*Exercise directions*. Extract all lines containing "from".

*Dataset extract*.
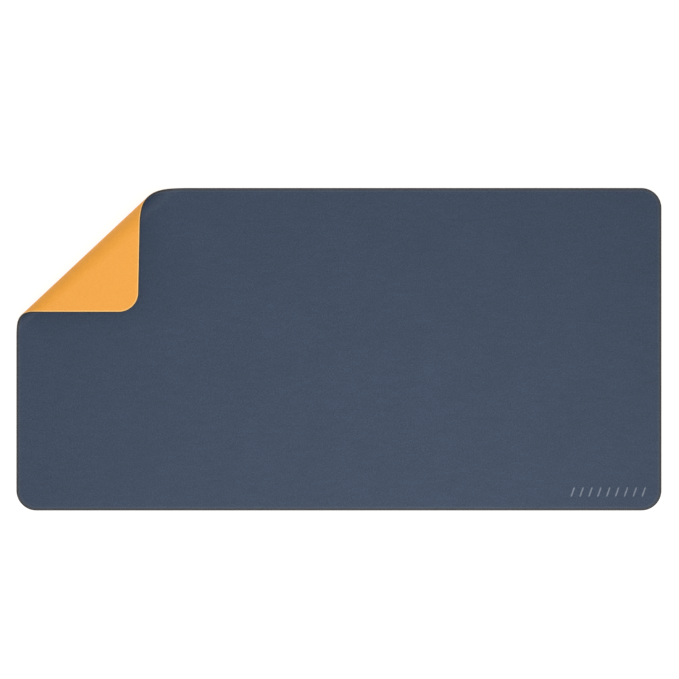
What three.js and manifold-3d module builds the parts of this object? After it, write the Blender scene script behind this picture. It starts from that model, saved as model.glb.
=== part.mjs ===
// A desk mat: two leather-look skins bonded to a thin core, sewn together round the edge and sealed there
// with a dark coat, with one corner curled over on itself. Millimetres, +Z up. The mat lies on the plane
// Z = 0, and the origin is under the middle of its flat length and width, with +X along the length and +Y
// towards the far edge. The curled corner is the one at -X, +Y. It bends round a slender cone, whose point
// is far out on the left. The bend is made of narrow flat panels, each hinged to the next along the
// underside on a line through the cone's point, so that the corner lies flat again when they all turn back.

import * as THREE from 'three';
import { mergeVertices } from 'three/addons/utils/BufferGeometryUtils.js';
import Module from 'manifold-3d';

// The flat mat.
const LENGTH = 800;
const WIDTH = 400;
const CORNER_RADIUS = 25;
const CORNER_STEPS = 12;
const SKIN = 0.8;
const CORE = 0.4;
const THICKNESS = 2 * SKIN + CORE;
const EDGE_COAT = 0.8;

// The edge seam: a pressed groove in each skin, with a thread lying on its floor.
const SEAM_INSET = 2.5;
const GROOVE_WIDTH = 1.2;
const GROOVE_DEPTH = 0.4;
const THREAD_WIDTH = 0.6;
const THREAD_HEIGHT = 0.3;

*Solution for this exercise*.
What three.js and manifold-3d module builds the parts of this object? After it, write the Blender scene script behind this picture. It starts from that model, saved as model.glb.
import * as THREE from 'three';
import { mergeVertices } from 'three/addons/utils/BufferGeometryUtils.js';
import Module from 'manifold-3d';